Saturday, January 20, 2007

Rejoice, We Have No Choice

The totally wacked-out writer Michael Chabon has a little tidbit here about The Future. (It took me all of a month to get through his freakin' brilliant review of the Dark Materials trilogy.)

As a (American) parent this graph naturally stood out:

If you ask my eight-year-old about the Future, he pretty much thinks the world is going to end, and that’s it. Most likely global warming, he says—floods, storms, desertification — but the possibility of viral pandemic, meteor impact, or some kind of nuclear exchange is not alien to his view of the days to come. Maybe not tomorrow, or a year from now. The kid is more than capable of generating a full head of optimistic steam about next week, next vacation, his tenth birthday. It’s only the world a hundred years on that leaves his hopes a blank.

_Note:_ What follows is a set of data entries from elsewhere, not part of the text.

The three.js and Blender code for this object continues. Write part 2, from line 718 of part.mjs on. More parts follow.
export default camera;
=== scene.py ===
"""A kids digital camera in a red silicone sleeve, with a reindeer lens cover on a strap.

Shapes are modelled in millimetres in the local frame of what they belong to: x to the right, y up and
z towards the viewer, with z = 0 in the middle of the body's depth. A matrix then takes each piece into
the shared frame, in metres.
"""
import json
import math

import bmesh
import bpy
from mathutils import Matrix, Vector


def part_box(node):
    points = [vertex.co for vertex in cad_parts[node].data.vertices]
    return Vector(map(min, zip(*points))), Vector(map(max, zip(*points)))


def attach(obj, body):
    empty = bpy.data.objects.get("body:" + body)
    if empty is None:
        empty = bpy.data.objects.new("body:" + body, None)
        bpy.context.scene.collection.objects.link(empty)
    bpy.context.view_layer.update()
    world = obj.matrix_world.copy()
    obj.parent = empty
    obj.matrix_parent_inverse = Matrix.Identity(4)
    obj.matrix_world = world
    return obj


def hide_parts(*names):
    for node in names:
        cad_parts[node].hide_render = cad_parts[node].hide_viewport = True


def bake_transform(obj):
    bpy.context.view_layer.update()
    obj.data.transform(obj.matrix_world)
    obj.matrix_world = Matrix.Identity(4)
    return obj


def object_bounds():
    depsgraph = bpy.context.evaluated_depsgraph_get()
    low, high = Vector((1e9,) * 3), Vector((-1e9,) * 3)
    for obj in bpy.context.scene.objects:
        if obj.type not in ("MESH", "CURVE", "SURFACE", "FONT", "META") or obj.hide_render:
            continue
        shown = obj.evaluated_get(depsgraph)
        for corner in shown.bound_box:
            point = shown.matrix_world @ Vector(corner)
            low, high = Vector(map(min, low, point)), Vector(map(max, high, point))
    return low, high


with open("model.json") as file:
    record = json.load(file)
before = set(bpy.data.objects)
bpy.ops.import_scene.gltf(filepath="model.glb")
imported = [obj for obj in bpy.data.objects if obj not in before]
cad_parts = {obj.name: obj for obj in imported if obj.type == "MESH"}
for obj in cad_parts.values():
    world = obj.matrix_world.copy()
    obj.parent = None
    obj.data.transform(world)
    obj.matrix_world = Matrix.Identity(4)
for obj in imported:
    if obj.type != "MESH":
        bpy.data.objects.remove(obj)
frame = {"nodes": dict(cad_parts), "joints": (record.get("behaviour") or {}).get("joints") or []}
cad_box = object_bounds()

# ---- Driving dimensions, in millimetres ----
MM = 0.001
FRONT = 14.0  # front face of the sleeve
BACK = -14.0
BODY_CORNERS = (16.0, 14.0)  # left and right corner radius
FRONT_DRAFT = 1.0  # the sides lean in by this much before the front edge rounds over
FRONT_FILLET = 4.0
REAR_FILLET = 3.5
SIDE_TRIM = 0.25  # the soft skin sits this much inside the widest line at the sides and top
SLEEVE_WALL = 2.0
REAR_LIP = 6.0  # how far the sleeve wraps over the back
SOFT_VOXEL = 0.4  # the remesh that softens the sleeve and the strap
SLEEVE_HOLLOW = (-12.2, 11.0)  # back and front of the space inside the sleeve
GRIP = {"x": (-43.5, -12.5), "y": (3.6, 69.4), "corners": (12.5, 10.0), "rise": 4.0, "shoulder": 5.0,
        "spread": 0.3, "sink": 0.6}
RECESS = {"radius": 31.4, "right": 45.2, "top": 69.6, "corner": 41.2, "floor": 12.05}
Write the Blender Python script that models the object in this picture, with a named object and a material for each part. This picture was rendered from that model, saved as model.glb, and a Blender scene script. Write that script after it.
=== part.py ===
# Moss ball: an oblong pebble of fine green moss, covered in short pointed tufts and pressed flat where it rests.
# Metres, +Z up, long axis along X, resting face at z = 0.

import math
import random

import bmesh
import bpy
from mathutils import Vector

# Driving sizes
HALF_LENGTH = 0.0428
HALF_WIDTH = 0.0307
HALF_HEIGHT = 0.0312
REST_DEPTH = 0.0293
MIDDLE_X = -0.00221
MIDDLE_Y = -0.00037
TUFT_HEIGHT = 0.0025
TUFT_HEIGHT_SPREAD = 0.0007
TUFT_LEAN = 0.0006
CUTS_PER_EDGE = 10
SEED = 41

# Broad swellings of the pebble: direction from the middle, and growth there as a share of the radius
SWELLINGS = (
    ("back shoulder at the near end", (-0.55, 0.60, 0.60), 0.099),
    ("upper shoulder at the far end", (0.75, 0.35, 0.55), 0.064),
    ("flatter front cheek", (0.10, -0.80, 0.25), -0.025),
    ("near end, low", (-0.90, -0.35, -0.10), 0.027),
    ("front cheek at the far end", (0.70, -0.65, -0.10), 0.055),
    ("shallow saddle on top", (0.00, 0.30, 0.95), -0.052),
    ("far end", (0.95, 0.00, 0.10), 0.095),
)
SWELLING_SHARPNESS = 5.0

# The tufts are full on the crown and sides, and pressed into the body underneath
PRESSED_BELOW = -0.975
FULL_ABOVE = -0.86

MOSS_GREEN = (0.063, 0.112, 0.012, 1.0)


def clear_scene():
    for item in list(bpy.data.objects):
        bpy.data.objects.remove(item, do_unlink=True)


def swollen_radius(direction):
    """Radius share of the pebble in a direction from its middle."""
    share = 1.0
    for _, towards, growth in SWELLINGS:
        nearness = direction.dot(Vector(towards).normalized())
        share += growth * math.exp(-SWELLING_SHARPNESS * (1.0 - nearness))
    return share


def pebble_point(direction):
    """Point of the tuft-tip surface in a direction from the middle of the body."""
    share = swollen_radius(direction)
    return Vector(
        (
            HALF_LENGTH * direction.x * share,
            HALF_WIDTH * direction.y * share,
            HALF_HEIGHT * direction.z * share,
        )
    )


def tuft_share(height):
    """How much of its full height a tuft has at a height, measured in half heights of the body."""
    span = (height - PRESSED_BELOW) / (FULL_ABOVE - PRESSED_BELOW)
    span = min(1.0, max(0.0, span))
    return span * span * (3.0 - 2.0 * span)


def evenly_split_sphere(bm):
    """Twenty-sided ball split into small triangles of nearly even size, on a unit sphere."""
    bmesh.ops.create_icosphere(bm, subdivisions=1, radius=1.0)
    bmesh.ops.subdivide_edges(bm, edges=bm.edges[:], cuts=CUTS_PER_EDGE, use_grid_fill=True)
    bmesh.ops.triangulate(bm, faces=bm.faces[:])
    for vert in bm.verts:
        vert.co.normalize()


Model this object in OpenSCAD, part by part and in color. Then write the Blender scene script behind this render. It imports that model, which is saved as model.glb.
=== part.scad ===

My son seems to take the end of everything, of all human endeavor and creation, for granted. He sees himself as living on the last page, if not in the last paragraph, of a long, strange and bewildering book.

Heck, my 6-year old daughter believes she's going to sing and dance to High School Musical forever. And that one day Troy (the boy lead in HSM. They're all "Troys" nowadays) will kiss her - on the lips. I am not going to tell her otherwise. I don't want her growing up to marry Chabon's little weirdo either, as what kinda childhood ideals would he have to fall back on/impose on her?

If more singing and dancing, feminine ideals in other words, were perpetuated in Western culture, we might not be in some of the cultural pickles we're obviously in now. Blame it on men and their violent pessimism. I'm really starting to think that most literary giants, other than Jane Austen and Tolstoy maybe, are full of shite. And yeah, particularly Faulkner. (Like Jamie Foxx saying "nigger," I can say stuff like that since I'm a white Southerner. Same argument, eh?) Maybe Chabon needs to pull an alethiometer out of his ass.

I hope, with my help, my kid continues to sing and dance her little heart out, for life. She'd better; her first talent show is this Friday night. Sheeze, all of us women folk had better be practicing our all-American moves... really really hard.

This post put together by this song, naturally enough:

5 comments:

Grayson: Atlanta, GA said...

Gonna go cast over there right now, Tribe.

Grayson: Atlanta, GA said...

Echo... I'll add "bicycle" ideals to the list, as long as the only place I have to actually bike to is the pub. Where I'll write the (regional?) laws. And they'll be short and to the point, unlike fiction writers.

1.) Don't fuck with me, I won't fuck with you.
2.) Unless you just want to fuck, then let your intentions be known.
3.) Fucking CAN be an act of peace. (But I won't write that into law, I promise.)

Stuff like that...

Grayson: Atlanta, GA said...

Didn't get to the Tony Blair. Just noted the bicycle imagery/power. And just babbling too. That can be done at any age. Don't worry. Only bs-ing away here on a blase Sat. morning.

Julie Truly said...

Btw Gracie, Chabon is from the US and lives....horrors...in Berkeley. :)

Grayson: Atlanta, GA said...

My bad. Don't know where I got the London thing. I'm too lazy to go back and try and find it too... all the London stuff that is. But his site seemed awfully London-centric. Then again, I cain't read; I'm a southerner.